Of the records that follow, copy only the lines from the line containing "Write part 2" to the line containing "return drill(name, fuse(name", both included, exactly as written.

>> START DATA TO USE

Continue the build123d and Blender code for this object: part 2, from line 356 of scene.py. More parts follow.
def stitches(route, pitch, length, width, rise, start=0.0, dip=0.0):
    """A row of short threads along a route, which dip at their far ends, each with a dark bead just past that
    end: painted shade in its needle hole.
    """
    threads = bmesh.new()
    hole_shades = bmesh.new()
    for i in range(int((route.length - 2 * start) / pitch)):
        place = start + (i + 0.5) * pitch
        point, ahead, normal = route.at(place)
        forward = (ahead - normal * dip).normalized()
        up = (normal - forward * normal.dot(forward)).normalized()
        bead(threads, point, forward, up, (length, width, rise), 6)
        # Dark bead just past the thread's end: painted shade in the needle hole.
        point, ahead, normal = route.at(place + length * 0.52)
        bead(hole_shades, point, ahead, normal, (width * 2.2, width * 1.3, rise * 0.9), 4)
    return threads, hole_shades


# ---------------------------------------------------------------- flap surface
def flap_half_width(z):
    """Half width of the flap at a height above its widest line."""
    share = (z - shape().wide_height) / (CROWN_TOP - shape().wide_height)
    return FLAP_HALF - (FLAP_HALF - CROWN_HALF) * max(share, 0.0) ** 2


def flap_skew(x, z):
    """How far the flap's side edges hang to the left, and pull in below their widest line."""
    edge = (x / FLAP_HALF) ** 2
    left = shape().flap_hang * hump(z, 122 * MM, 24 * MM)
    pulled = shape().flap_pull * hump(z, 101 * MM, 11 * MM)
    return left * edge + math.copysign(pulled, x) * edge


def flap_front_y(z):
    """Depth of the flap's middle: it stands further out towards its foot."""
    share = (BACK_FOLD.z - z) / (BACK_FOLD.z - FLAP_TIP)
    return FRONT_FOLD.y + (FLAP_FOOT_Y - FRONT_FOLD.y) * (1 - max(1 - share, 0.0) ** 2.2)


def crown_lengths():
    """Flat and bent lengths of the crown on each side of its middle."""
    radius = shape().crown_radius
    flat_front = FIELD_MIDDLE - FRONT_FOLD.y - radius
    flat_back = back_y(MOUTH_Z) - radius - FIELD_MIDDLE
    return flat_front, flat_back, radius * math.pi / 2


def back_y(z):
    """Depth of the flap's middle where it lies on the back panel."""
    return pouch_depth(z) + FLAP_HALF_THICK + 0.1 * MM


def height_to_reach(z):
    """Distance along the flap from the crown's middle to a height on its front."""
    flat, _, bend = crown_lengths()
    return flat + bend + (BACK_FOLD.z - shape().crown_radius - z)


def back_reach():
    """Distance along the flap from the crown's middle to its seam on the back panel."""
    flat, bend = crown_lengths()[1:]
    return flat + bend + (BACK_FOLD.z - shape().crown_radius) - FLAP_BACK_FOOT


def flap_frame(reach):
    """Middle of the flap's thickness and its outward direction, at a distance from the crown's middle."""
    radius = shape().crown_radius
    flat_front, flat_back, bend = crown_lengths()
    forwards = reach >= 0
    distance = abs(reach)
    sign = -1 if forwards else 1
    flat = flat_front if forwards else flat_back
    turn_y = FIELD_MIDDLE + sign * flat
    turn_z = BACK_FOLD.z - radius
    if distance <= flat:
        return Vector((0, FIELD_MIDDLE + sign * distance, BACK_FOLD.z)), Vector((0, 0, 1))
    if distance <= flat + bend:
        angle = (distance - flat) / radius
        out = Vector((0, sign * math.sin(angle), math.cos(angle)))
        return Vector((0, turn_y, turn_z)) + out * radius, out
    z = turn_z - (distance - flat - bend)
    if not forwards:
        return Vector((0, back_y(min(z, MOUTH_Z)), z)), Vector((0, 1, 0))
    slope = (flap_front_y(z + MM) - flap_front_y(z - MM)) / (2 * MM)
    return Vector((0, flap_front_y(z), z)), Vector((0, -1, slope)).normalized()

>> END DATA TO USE
>> START DATA TO USE

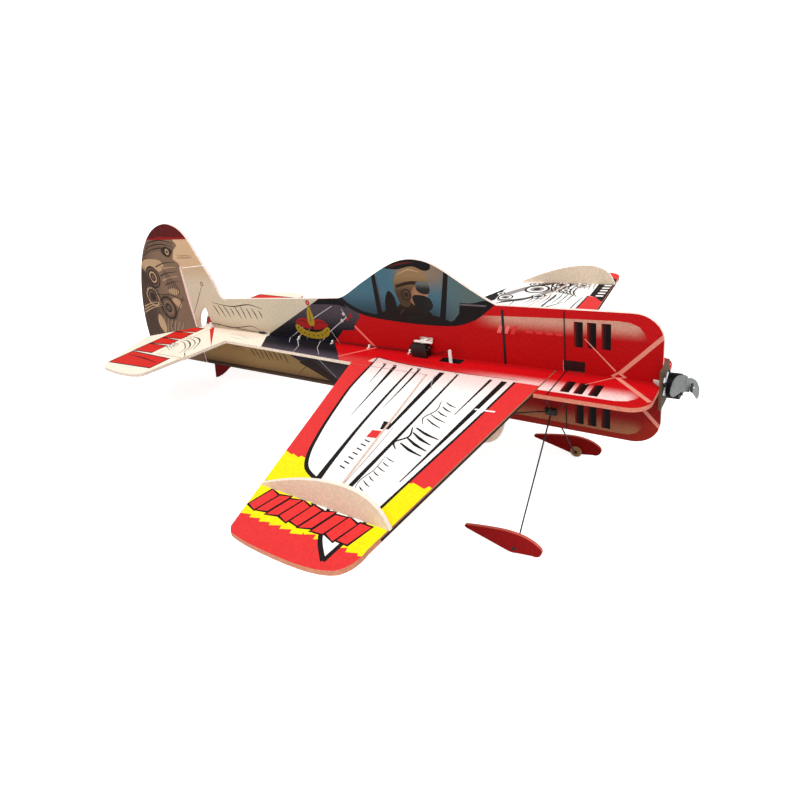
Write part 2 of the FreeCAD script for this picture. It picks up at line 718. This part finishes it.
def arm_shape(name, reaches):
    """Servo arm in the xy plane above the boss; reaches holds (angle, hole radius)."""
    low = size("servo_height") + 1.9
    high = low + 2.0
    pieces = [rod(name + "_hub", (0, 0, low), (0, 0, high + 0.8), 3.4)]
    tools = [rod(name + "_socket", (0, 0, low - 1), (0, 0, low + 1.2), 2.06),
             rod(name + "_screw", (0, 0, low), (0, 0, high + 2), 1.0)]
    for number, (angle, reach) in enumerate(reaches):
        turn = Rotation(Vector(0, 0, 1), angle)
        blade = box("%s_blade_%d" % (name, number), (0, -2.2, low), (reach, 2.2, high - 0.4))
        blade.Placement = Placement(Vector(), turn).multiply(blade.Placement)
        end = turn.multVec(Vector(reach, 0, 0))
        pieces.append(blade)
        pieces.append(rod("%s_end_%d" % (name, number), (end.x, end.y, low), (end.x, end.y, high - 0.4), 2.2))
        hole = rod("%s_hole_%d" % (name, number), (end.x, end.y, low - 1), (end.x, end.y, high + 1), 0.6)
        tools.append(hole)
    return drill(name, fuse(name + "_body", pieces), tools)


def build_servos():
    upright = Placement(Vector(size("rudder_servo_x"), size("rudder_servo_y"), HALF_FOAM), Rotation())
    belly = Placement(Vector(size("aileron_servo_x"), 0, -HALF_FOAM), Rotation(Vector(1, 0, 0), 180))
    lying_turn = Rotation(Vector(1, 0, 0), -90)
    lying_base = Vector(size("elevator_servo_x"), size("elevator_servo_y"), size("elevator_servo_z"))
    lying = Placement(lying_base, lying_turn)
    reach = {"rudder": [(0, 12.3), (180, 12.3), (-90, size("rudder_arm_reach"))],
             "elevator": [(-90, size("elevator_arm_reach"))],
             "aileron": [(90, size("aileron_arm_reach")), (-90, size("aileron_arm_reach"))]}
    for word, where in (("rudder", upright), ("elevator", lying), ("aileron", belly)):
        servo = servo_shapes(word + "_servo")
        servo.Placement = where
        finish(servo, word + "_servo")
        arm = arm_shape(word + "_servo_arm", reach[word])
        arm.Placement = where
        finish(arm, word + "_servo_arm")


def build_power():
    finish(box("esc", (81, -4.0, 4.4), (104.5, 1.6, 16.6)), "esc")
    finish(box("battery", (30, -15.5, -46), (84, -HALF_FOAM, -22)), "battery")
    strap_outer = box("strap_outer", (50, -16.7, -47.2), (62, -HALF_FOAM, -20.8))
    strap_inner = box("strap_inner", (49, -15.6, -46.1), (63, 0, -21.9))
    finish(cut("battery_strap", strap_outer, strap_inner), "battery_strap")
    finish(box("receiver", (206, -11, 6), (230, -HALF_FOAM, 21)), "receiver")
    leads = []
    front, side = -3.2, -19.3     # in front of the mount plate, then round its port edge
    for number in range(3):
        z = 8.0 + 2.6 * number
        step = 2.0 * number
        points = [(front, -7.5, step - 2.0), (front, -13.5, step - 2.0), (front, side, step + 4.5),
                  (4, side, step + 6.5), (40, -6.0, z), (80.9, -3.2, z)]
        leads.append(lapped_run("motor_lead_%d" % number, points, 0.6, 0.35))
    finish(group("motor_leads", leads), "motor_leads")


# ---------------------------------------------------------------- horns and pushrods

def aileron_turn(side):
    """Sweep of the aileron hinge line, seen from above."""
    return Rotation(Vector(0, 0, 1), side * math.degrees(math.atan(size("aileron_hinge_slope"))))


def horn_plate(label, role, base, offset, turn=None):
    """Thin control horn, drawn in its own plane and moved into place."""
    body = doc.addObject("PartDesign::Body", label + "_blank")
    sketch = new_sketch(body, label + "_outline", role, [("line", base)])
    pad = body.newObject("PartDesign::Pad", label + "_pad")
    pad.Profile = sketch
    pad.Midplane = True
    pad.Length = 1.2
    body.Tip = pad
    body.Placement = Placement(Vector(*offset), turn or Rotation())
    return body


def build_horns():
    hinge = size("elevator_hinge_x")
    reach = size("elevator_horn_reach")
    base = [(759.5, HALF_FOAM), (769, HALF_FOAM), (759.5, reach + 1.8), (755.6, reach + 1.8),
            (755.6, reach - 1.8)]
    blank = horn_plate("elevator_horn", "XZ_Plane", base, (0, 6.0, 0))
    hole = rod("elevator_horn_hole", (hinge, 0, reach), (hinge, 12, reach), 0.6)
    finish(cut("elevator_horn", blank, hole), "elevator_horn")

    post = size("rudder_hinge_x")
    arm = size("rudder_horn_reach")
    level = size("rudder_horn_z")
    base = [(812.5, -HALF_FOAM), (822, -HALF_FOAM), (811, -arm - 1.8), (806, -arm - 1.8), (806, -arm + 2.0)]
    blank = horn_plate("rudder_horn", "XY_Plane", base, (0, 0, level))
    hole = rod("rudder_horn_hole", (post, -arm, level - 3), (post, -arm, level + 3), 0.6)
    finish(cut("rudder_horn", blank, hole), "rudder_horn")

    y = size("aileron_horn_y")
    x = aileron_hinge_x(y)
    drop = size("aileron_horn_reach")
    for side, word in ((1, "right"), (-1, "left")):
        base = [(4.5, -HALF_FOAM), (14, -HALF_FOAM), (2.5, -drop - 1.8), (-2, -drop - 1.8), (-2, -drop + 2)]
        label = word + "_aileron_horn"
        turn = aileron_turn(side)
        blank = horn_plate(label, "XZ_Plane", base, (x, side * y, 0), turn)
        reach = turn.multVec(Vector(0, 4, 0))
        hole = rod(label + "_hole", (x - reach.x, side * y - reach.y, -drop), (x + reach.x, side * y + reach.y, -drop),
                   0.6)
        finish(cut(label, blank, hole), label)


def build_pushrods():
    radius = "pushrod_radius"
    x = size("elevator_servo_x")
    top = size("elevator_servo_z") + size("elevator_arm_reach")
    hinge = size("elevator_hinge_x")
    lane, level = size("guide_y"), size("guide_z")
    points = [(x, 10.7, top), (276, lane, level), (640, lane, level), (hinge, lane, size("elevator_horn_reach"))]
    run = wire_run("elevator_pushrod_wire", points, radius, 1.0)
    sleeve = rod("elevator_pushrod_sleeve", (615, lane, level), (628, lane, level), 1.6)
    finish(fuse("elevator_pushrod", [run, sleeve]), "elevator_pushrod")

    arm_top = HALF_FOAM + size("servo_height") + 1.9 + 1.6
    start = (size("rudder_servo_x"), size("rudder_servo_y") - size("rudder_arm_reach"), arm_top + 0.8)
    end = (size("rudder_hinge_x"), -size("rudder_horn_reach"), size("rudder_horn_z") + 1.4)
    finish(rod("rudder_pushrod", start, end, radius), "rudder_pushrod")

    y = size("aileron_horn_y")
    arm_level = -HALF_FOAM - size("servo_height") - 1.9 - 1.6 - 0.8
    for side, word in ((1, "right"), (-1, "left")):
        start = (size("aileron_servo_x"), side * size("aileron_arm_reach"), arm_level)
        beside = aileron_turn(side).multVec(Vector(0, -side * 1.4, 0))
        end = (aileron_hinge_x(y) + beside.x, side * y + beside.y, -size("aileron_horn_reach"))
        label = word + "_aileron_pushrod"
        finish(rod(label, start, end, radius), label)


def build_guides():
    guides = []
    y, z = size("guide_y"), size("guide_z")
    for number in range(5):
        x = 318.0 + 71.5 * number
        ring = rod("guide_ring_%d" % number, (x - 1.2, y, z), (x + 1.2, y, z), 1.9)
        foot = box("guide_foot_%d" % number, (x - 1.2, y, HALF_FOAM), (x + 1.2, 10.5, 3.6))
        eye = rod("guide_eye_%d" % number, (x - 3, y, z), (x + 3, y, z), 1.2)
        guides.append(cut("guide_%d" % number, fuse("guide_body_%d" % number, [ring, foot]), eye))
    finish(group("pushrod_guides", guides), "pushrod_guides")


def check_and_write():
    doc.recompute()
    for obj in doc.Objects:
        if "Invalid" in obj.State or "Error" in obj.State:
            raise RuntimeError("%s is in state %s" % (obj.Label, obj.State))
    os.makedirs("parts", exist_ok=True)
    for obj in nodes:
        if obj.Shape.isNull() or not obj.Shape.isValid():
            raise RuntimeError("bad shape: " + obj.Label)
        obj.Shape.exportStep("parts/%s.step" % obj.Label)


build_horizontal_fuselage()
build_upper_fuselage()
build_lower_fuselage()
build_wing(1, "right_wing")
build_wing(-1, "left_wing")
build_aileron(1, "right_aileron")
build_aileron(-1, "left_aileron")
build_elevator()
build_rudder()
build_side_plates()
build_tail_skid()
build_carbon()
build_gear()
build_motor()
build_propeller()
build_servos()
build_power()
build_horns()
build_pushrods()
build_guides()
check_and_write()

>> END DATA TO USE

> [SOLUTION TO THIS PROBLEM]
Write part 2 of the FreeCAD script for this picture. It picks up at line 718. This part finishes it.
def arm_shape(name, reaches):
    """Servo arm in the xy plane above the boss; reaches holds (angle, hole radius)."""
    low = size("servo_height") + 1.9
    high = low + 2.0
    pieces = [rod(name + "_hub", (0, 0, low), (0, 0, high + 0.8), 3.4)]
    tools = [rod(name + "_socket", (0, 0, low - 1), (0, 0, low + 1.2), 2.06),
             rod(name + "_screw", (0, 0, low), (0, 0, high + 2), 1.0)]
    for number, (angle, reach) in enumerate(reaches):
        turn = Rotation(Vector(0, 0, 1), angle)
        blade = box("%s_blade_%d" % (name, number), (0, -2.2, low), (reach, 2.2, high - 0.4))
        blade.Placement = Placement(Vector(), turn).multiply(blade.Placement)
        end = turn.multVec(Vector(reach, 0, 0))
        pieces.append(blade)
        pieces.append(rod("%s_end_%d" % (name, number), (end.x, end.y, low), (end.x, end.y, high - 0.4), 2.2))
        hole = rod("%s_hole_%d" % (name, number), (end.x, end.y, low - 1), (end.x, end.y, high + 1), 0.6)
        tools.append(hole)
    return drill(name, fuse(name + "_body", pieces), tools)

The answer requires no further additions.